There were good things, like seeing things she had in common with her dad. For example, they’re both night owls. They’re also entrepreneur minded.
When she found her boyfriend in New Zealand had cheated on her, she got to experience the sympathy of a dad eating ice cream on the living room floor with her, waxing philosophical about life and relationships.
Dad wondered why she didn’t cuss him out for abandoning her. If it hadn’t been for Jesus, she might have done that. She forgave him and presented the gospel to him. He listened attentively but hasn’t accepted Jesus yet.

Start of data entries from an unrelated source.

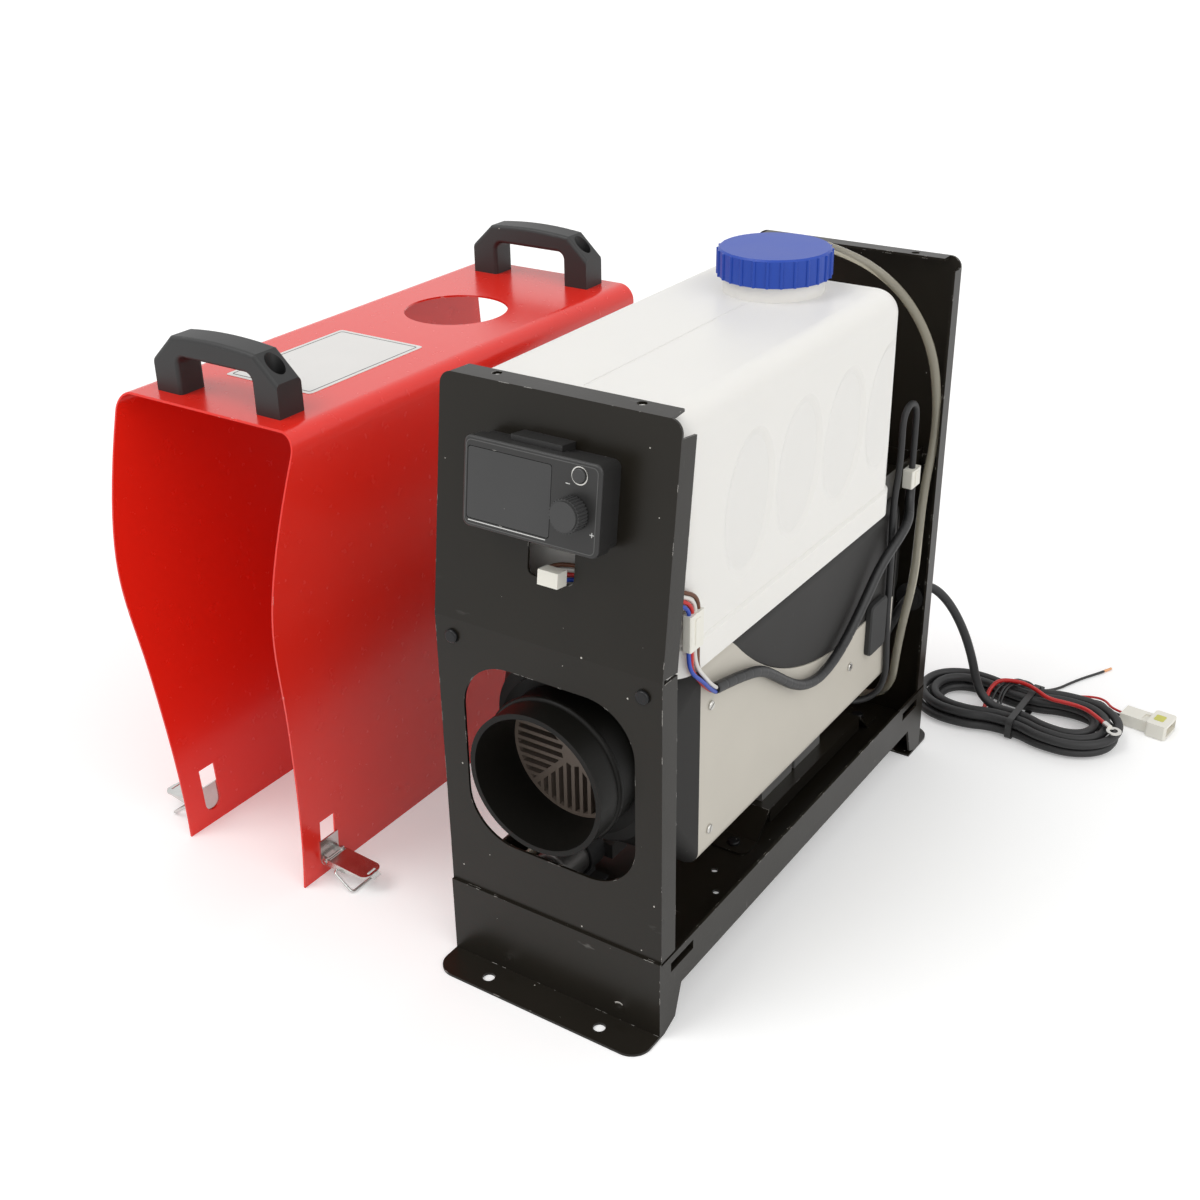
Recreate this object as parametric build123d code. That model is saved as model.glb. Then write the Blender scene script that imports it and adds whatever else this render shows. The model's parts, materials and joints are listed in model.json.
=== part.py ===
from build123d import *
import math
import os

# Diesel air heater with its tank, controller and leads, and the sheet cover that is lifted
# off and stands beside it. Millimetres; X right, Y back, Z up. The origin lies on the floor,
# at the centre of the four foot-bolt holes.

# ------------------------------------------------------------------ frame
FRAME_W = 140.0
FRAME_D = 349.6
SHEET = 1.5
TRAY_Z = 24.0
RAIL_TOP = 49.2
END_PLATE_TOP = 51.0
FOOT_REACH = 21.2
FOOT_CORNER_R = 12.0
FOOT_HOLE_R = 3.5
FOOT_HOLE_EDGE = 10.0
FOOT_HOLE_SPACING_X = 76.0
REAR_STRIP_INNER = 17.0
GUSSET_TOP_W = 23.0
GUSSET_LOW_W = 16.0
GUSSET_LOW_Z = 4.4
GUSSET_TOE = 5.0
RAIL_SLOT_L = 23.5
RAIL_SLOT_H = 5.9
RAIL_SLOT_Z = 38.6
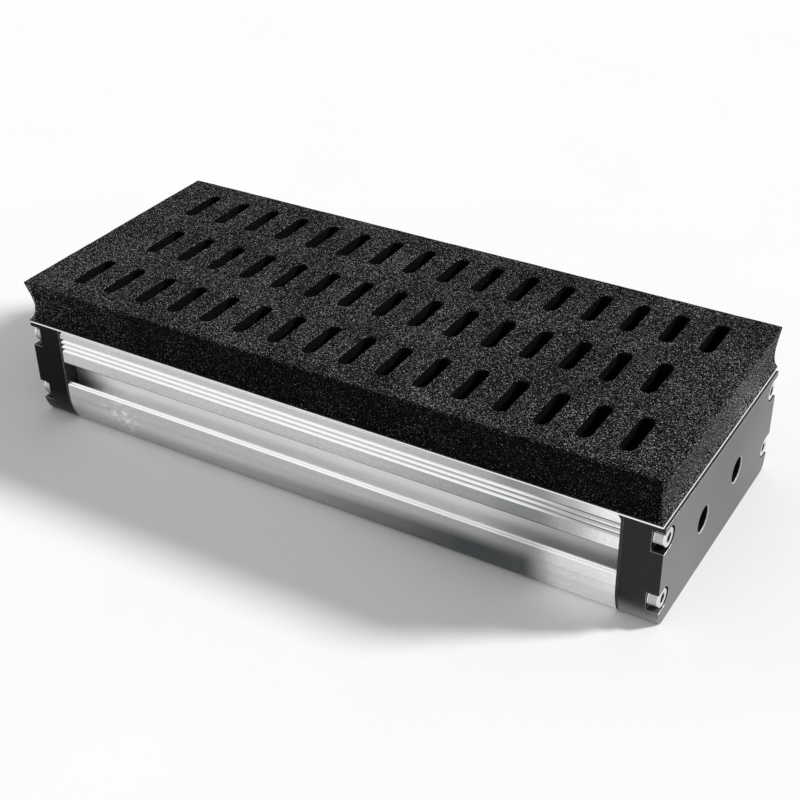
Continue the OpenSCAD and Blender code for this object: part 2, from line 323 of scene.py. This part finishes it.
class Nodes:
    """A node tree under construction."""

    def __init__(self, tree):
        self.tree = tree

    def node(self, kind, settings=None, *values, output=0, **sockets):
        """Adds a node: its settings first, then the values or wires of its sockets by order or by name."""
        made = self.tree.nodes.new(kind)
        for key, value in (settings or {}).items():
            if key == "stops":
                fill_ramp(made.color_ramp, value)
            else:
                setattr(made, key, value)
        for socket, value in zip([s for s in made.inputs if s.enabled], values):
            self.fill(socket, value)
        for name, value in sockets.items():
            self.fill(made.inputs[name.replace("_", " ")], value)
        return Wire(self, made.outputs[output])

    def fill(self, socket, value):
        """Puts a constant or a wire on a socket."""
        if isinstance(value, Wire):
            self.tree.links.new(value.socket, socket)
        else:
            socket.default_value = value

    def shown(self):
        """1 for rays from the camera and for reflections and refractions, and 0 for the rest."""
        return sum(self.node("ShaderNodeLightPath", output=ray) for ray in (
            "Is Camera Ray", "Is Glossy Ray", "Is Transmission Ray")).clamped()


class Finish(Nodes):
    """A procedural material under construction, read on Object coordinates. What is the same all over it is
    given as constants, named for the shader's sockets."""

    def __init__(self, name, **constants):
        self.material = bpy.data.materials.new(name)
        self.material.use_nodes = True
        super().__init__(self.material.node_tree)
        self.tree.nodes.clear()
        self.shader = self.tree.nodes.new("ShaderNodeBsdfPrincipled")
        output = self.tree.nodes.new("ShaderNodeOutputMaterial")
        self.tree.links.new(self.shader.outputs["BSDF"], output.inputs["Surface"])
        for socket, value in constants.items():
            self.set(socket.replace("_", " "), value)
        self.place = self.node("ShaderNodeTexCoord", output="Object")

    def set(self, socket, value):
        """A constant or a wire on one socket of the shader."""
        self.fill(self.shader.inputs[socket], value)

    def axes(self):
        """The place along X, Y and Z in millimetres."""
        return [self.node("ShaderNodeSeparateXYZ", None, self.place, output=name) / MM for name in "XYZ"]

    def stretched(self, scale, place=(0, 0, 0)):
        """Object coordinates in repeats per metre along each axis."""
        return self.node("ShaderNodeMapping", None, self.place, place, (0, 0, 0), scale)

    def noise(self, scale, detail=2.0, roughness=0.5, where=None):
        """Soft noise with values from about 0.2 to 0.8."""
        return self.node(
            "ShaderNodeTexNoise", Vector=where or self.place, Scale=scale, Detail=detail, Roughness=roughness)

    def mix(self, factor, first, second):
        """One colour turning into another. A colour is a wire or three numbers."""
        first, second = (c if isinstance(c, Wire) else (*c[:3], 1.0) for c in (first, second))
        return self.node("ShaderNodeMix", {"data_type": "RGBA"}, factor, first, second, output=2)

    def bump(self, height, distance, strength=1.0):
        """Bumps of a height from 0 to 1, and of a distance in metres, into the shader's normal."""
        self.set("Normal", self.node("ShaderNodeBump", Strength=strength, Distance=distance, Height=height))


def fill_ramp(ramp, stops):
    """Stops as (position, colour)."""
    while len(ramp.elements) > 1:
        ramp.elements.remove(ramp.elements[-1])
    for number, (position, value) in enumerate(stops):
        element = ramp.elements[0] if number == 0 else ramp.elements.new(position)
        element.position = position
        element.color = (*value[:3], 1)


def scaled(colour_value, factor):
    """A colour made darker or lighter by a factor."""
    return tuple(c * factor for c in colour_value)


def give_finish(nodes, material):
    """Puts one material on CAD nodes that stay as they are."""
    for node in nodes:
        mesh = frame["nodes"][node].data
        mesh.materials.clear()
        mesh.materials.append(material)


def foam_finish(settings):
    """Black cellular foam: dark pores, charcoal between them and light flecks where cell walls catch the light.
    The cut sides carry painted shade, darker than the top and less so towards the left, and the cut ends are
    painted lighter than the long sides, more so towards the back."""
    finish = Finish("Foam", Roughness=0.95, Specular_IOR_Level=0.0)
    x, y, z = finish.axes()
    foam_end, foam_top = FOAM_HIGH.x / MM, FOAM_HIGH.z / MM
    cells = finish.noise(1 / settings.cell, detail=2.0, roughness=0.75)
    flecks = finish.noise(1.7 / settings.cell, detail=1.0)
    cloud = finish.noise(30.0, detail=3.0)

    # Painted light and shade on the cut sides, shifting their flecks: darker on the long sides, lighter at the ends
    # and towards the left.
    cut = 1 - z.between(foam_top - 1.2, foam_top - 0.3)
    at_end = abs(x - 0.45).between(foam_end - 3.0, foam_end - 2.6)
    left = 1 - x.between(-150, -50)
    rear = y.between(-60, 60)
    lighter = cut * (at_end * (0.054 + 0.02 * rear) + 0.036 * left - 0.048)
    height = cells * 0.7 + flecks * 0.3 + (cloud - 0.5) * 0.06 + lighter
    stops = [(0.468, settings.dark), (0.528, settings.body), (0.58, settings.wall), (0.655, settings.fleck)]
    finish.set("Base Color", finish.node("ShaderNodeValToRGB", {"stops": stops}, height))
    finish.bump(height, 0.4 * MM, 0.8)
    return finish.material


def slot_shade_finish(settings):
    """The slots' punched walls: closed, painted near-black as the shade down the holes, and nearly free of flecks."""
    finish = Finish("Slot wall", Roughness=0.95, Specular_IOR_Level=0.0)
    cells = finish.noise(1 / settings.cell, detail=2.0, roughness=0.7)
    finish.set("Base Color", finish.mix(cells.between(0.45, 0.7), settings.dark, settings.body))
    finish.bump(cells, 0.3 * MM, 0.6)
    return finish.material


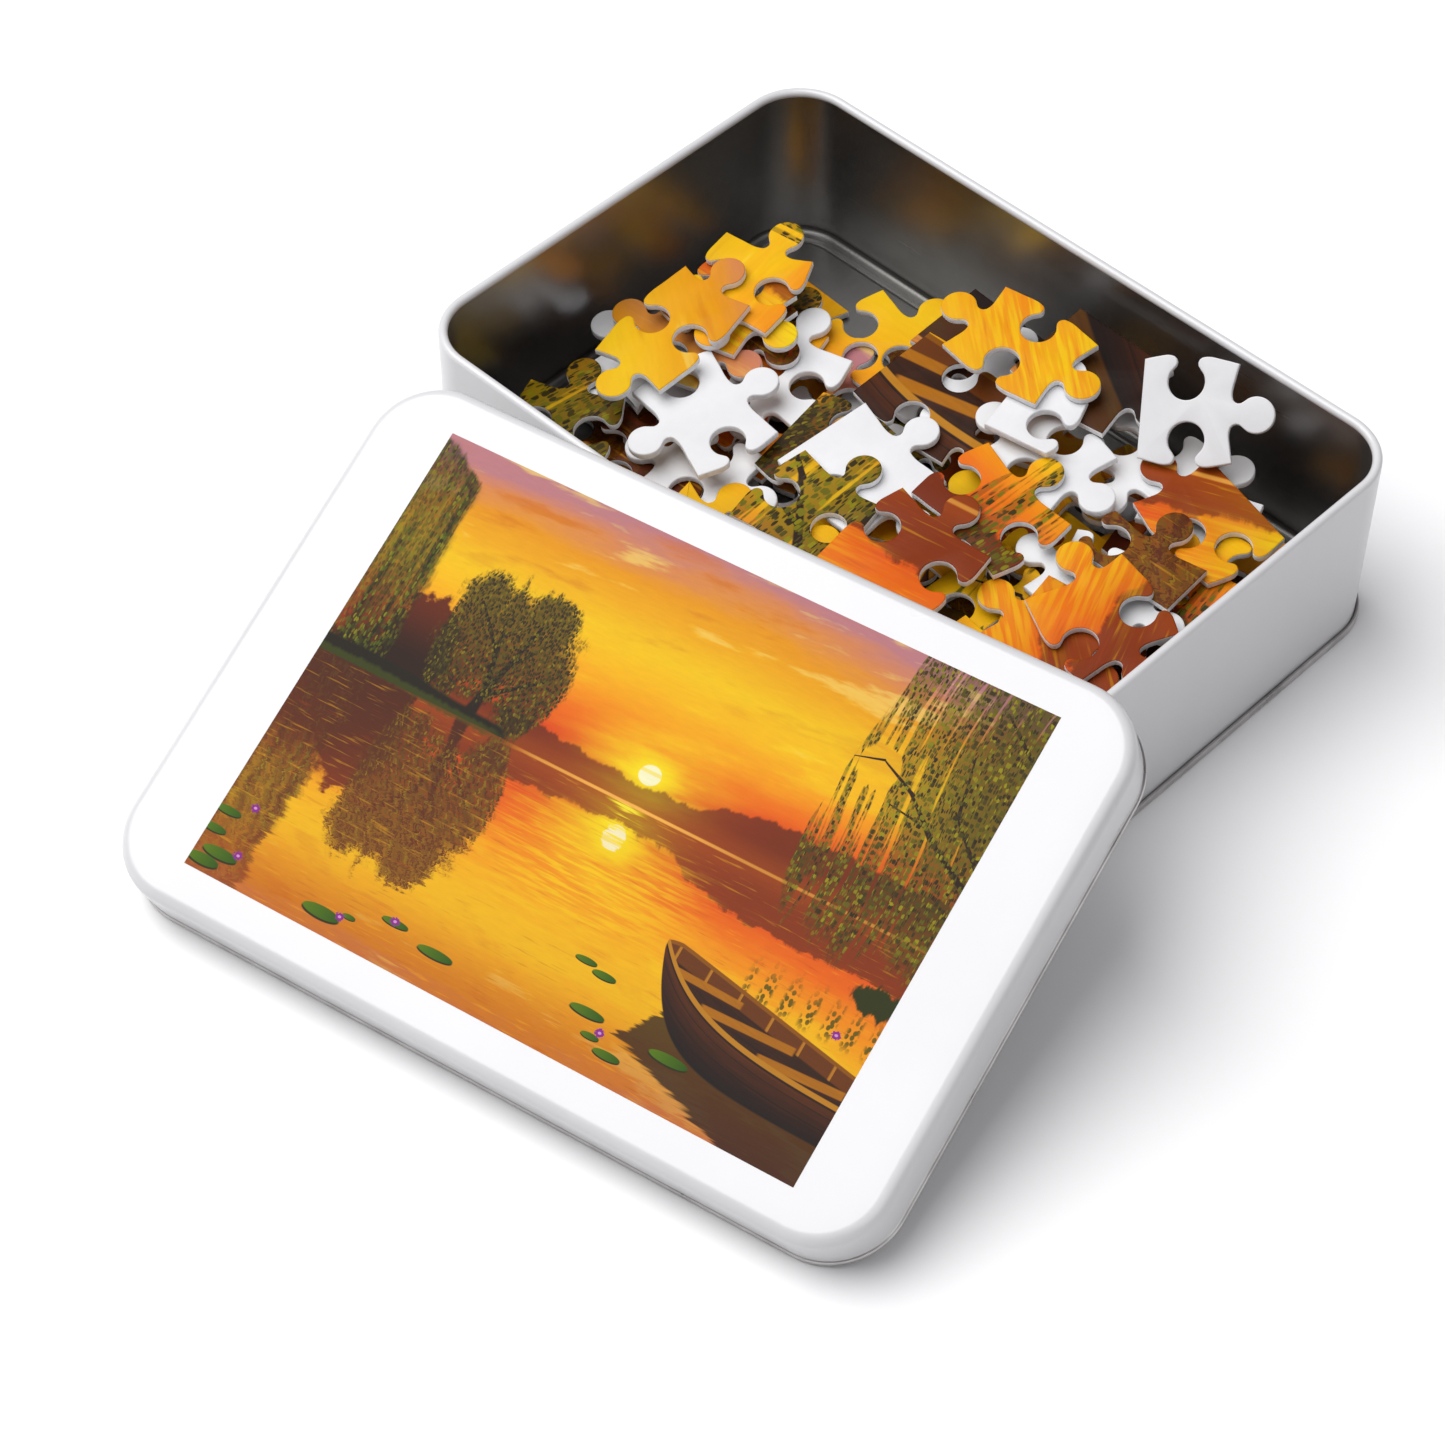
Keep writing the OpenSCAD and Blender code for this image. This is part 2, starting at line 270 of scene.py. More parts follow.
def swept(profile, length, width, corner, finishes, cap=None, steps=18):
    """Carries a profile of (outward, height) round a rounded rectangle, with a slot for each step.

    cap closes the ring at the profile's "start" or "end".
    """
    path = []
    for quarter in range(4):
        side_x = 1 if quarter in (0, 3) else -1
        side_y = 1 if quarter < 2 else -1
        for i in range(steps + 1):
            turn = math.radians(90 * quarter + 90 * i / steps)
            centre = (side_x * (length / 2 - corner), side_y * (width / 2 - corner))
            path.append((*centre, math.cos(turn), math.sin(turn)))
    points = []
    for cx, cy, dx, dy in path:
        for out, height in profile:
            reach = max(corner + out, 0.00002)
            points.append((cx + dx * reach, cy + dy * reach, height))
    n = len(profile)
    faces = []
    slots = []
    for a in range(len(path)):
        b = (a + 1) % len(path)
        for k, slot in enumerate(finishes):
            after = (k + 1) % n
            faces.append((a * n + k, b * n + k, b * n + after, a * n + after))
            slots.append(slot)
    if cap:
        ring = [a * n for a in reversed(range(len(path)))]
        if cap == "end":
            ring = [a * n + n - 1 for a in range(len(path))]
        faces.append(ring)
        slots.append(finishes[-1])
    mesh = bpy.data.meshes.new("swept")
    mesh.from_pydata(points, [], faces)
    mesh.polygons.foreach_set("material_index", slots)
    return mesh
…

“God introduced Himself to me as a Father first, so I would always look to Him to fulfill me in a way that only He can,” Cait says. “Then once I met my biological dad, I could have love and compassion for him and not have an unhealthy expectation of him. I could have a human expectation of him, knowing that even if he had been the best father in the entire world he could never be my Heavenly Dad.”
Cait says the Heavenly Father reaches out to every man, woman or child who has a father wound.
“You are navigating the complex emotions and feelings,” she says. “God wants you to know that he sees you. Your pain is so valid. Your longing to have a dad is so innately human. It’s the way that God designed you but even in the pain there is hope.
“There is a father who bottles every single one of your tears and stores them.”